Abu Dhabi state-owned firm starts planning to raise money for 2013 refinancing
Abu Dhabi National Energy Company (Taqa) has hired a group of 10 banks to arrange a $2bn loan for the company to refinance an existing deal that matures in December 2013.
The new deal will be split equally between three and five-year portions and is structured as a revolving credit facility, which allows Taqa to drawdown the loan, repay it and then drawdown again. Pricing is understood to start at about 75 basis points, but steps up to a higher rate depending on how much of the loan is drawn. Even with the step ups though, the pricing is seen as aggressive by several banks.
“They see themselves as repricing Abu Dhabi government debt,” says one banker who has been approached to join the deal. Another banker who has been invited to join the deal adds: “It’s a strategic entity for Abu Dhabi, but the pricing is very thin.”
There should not be too much requirement to attract new banks into the deal though, with many of the existing lenders staying in the banking group. Banks hired to arrange the facility are the US’ Bank of America, Citigroup; Japan’s Bank of Tokyo-Mitsubishi and Sumitomo Mitsui Banking Corporation; the UK’s HSBC, Royal Bank of Scotland and Standard Chartered; France’s Societe Generale and BNP Paribas; and National Bank of Abu Dhabi.

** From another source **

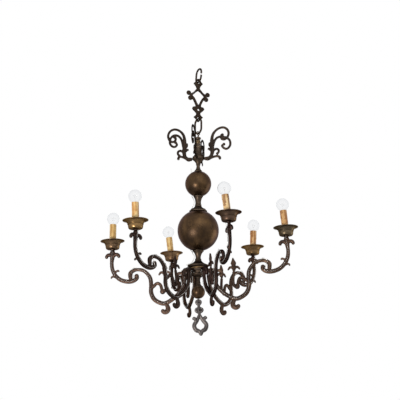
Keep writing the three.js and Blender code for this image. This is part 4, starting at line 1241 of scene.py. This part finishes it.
def twin(line, radius, turns):
    """Two round cores side by side inside a lead of the given radius, laid with a slow twist."""
    core = radius * 0.5
    strands = []
    for sign in (-1, 1):
        moved_line = []
        for k, p in enumerate(line):
            along = (line[min(k + 1, len(line) - 1)] - line[max(k - 1, 0)]).normalized()
            steady = Vector((0, 0, 1)) if abs(along.z) < 0.8 else Vector((1, 0, 0))
            first = (steady - along * steady.dot(along)).normalized()
            second = along.cross(first)
            a = turns * 2 * math.pi * k / 60
            moved_line.append(p + (first * math.cos(a) + second * math.sin(a)) * sign * core)
        strands.append(tube(moved_line, core * 0.98, 8))
    return merged(strands)


def arms():
    blank = casting("arm_blank", arm_shells(), ARM_VOXEL)
    cup = cup_shell()
    for i in range(ARM_COUNT):
        number = str(i + 1)
        place = arm_place(i)
        cast_piece(blank, "scroll_arm_" + number, ARMS[i], "arm_" + number, place)
        on_boss = place @ shift(ARM_REACH, 0, ARM_RISE + SEAT_GAP)
        smooth_piece("cup_" + number, cup, CUPS[i], "drip_cup_" + number, on_boss, sharp=50)
        arm_lead(i)
        sleeve(i)
        holder(i)
        bulb(i)
    discard(blank)


def supply_lead():
    """Clear twin flex down the back left of the stem."""
    clear = SUPPLY_LEAD + LEAD_GAP

    def out(distance, turn, z):
        a = math.radians(turn + VIEW_TURN)
        return distance * math.cos(a), distance * math.sin(a), z

    def around(node, *ways):
        off, centre = BALLS[node] + clear, ball_centre(node)
        return [out(off * math.sin(math.radians(polar)), turn, centre + off * math.cos(math.radians(polar)))
                for polar, turn in ways]

    neck = top_of("middle_neck")
    waist = neck - MIDDLE_NECK * 0.44
    foot = neck - MIDDLE_NECK
    low_top = top_of("lower_neck")
    low_waist = low_top - LOWER_NECK * 0.4
    route = [
        out(30, 150, ball_centre("small_ball") + BALLS["small_ball"] + 14),
        *around("small_ball", (38, 140), (65, 118), (90, 110), (120, 118), (150, 145)),
        out(MIDDLE_SEAT * 0.9 + clear, 160, neck - 6), out(MIDDLE_WAIST + clear + 1, 168, waist + 4),
        out(BALL_CAP * 0.62 + clear + 3, 150, foot + 11), out(BALL_CAP + clear + 3, 128, foot + 1),
        *around("big_ball", (50, 112), (70, 108), (92, 108), (115, 110), (138, 122), (160, 140)),
        out(LOWER_SEAT * 0.9 + clear, 155, low_top - 6), out(LOWER_WAIST + clear + 1.5, 165, low_waist + 2),
        out(BELL * 0.42 + clear + 3, 172, low_waist - 17),
        out(BELL + clear, 176, low_top - LOWER_NECK + BELL_LIP + 5),
    ]
    shell = twin(evenly(smooth_through(route, 10), 240), SUPPLY_LEAD, 1)
    smooth_piece("flex_supply", shell, FLEX, "supply_lead")


# The room

def studio():
    scene = bpy.context.scene
    scene.view_settings.view_transform = "Standard"
    world = bpy.data.worlds.new("studio")
    scene.world = world
    world.use_nodes = True
    tree = world.node_tree
    tree.nodes.clear()
    path = add(tree, "LightPath").outputs
    seen = maths(tree, "MAXIMUM", path["Is Camera Ray"], path["Is Glossy Ray"])
    seen = maths(tree, "MAXIMUM", seen, path["Is Transmission Ray"])
    white = add(tree, "Background", {"Color": (1, 1, 1, 1), "Strength": 1.0}).outputs[0]
    room = add(tree, "Background", {"Color": (0.98, 0.99, 1, 1), "Strength": 0.55}).outputs[0]
    add(tree, "OutputWorld", {"Surface": add(tree, "MixShader", {0: seen, 1: room, 2: white}).outputs[0]})
    floor_mesh = bpy.data.meshes.new("floor")
    reach = 14
    corners = [(-reach, -reach), (reach, -reach), (reach, reach), (-reach, reach)]
    floor_mesh.from_pydata([(x, y, FLOOR_HEIGHT) for x, y in corners], [], [(0, 1, 2, 3)])
    material, tree, shader = new_material("pale_floor")
    tone = ramp(tree, noise(tree, 3, 3), 0.3, 0.7, 0.9, 0.94)
    connect(tree, shader, {"Base Color": tone, "Roughness": 0.9})
    floor_mesh.materials.append(material)
    link("floor", floor_mesh)


def lamp(name, location, target, size, power, tone=(1, 1, 1)):
    light = bpy.data.lights.new(name, "AREA")
    light.shape = "DISK"
    light.size = size
    light.energy = power
    light.color = tone
    obj = link(name, light)
    obj.location = location
    obj.rotation_euler = (target - location).to_track_quat("-Z", "Y").to_euler()


def camera_frame():
    a, e = math.radians(CAMERA_AZIMUTH), math.radians(CAMERA_ELEVATION)
    back = Vector((math.sin(a) * math.cos(e), -math.cos(a) * math.cos(e), math.sin(e)))
    right = Vector((math.cos(a), math.sin(a), 0))
    return right, back.cross(right), back


def camera_and_lamps():
    right, up, back = camera_frame()
    aim = Vector((0, 0, AIM_HEIGHT))
    data = bpy.data.cameras.new("camera")
    data.lens = FOCAL
    data.sensor_width = SENSOR
    data.shift_x = AXIS_SHIFT / IMAGE
    data.clip_end = 60
    camera = link("camera", data)
    camera.location = aim + back * CAMERA_DISTANCE
    camera.rotation_euler = back.to_track_quat("Z", "Y").to_euler()
    bpy.context.scene.camera = camera
    centre = Vector((0, 0, -0.62))
    toward = lambda x, y, z: centre + (right * x + up * y + back * z)
    lamp("key", toward(-1.35, -0.45, 2.45), centre, 0.6, 54, (1, 0.94, 0.87))
    lamp("side", toward(2.3, -0.9, -0.9), centre, 2.4, 18, (0.95, 0.97, 1))
    lamp("fill", toward(0.6, 2.2, 1.8), centre, 2.6, 11)


def scene():
    camera_and_lamps()
    studio()
    top_ring()
    stem_ring()
    suspension_link()
    stem_eye()
    crown_hub()
    crown_brackets()
    ball("ball_small", "small_ball", ball_radius("small_ball"))
    ball("ball_big", "big_ball", ball_radius("big_ball"))
    middle_neck()
    lower_neck()
    clamp_and_plate()
    lower_stem()
    drop_ornament()
    arms()
    supply_lead()
    frame["nodes"]["tie_rod"].data.materials.clear()
    frame["nodes"]["tie_rod"].data.materials.append(STEEL)


scene()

Taqa is set to hold meetings with potential lenders on the deal in Abu Dhabi, Hong Kong and London by early November.
In 2010, Taqa, which is 75 per cent owned by the government of Abu Dhabi, signed a $2bn three-year deal along with a $1bn five-year loan. The new loan will effectively split the $2bn tranche of the 2010 transaction into a new $1bn tranche maturing in 2016 and $1bn in 2018.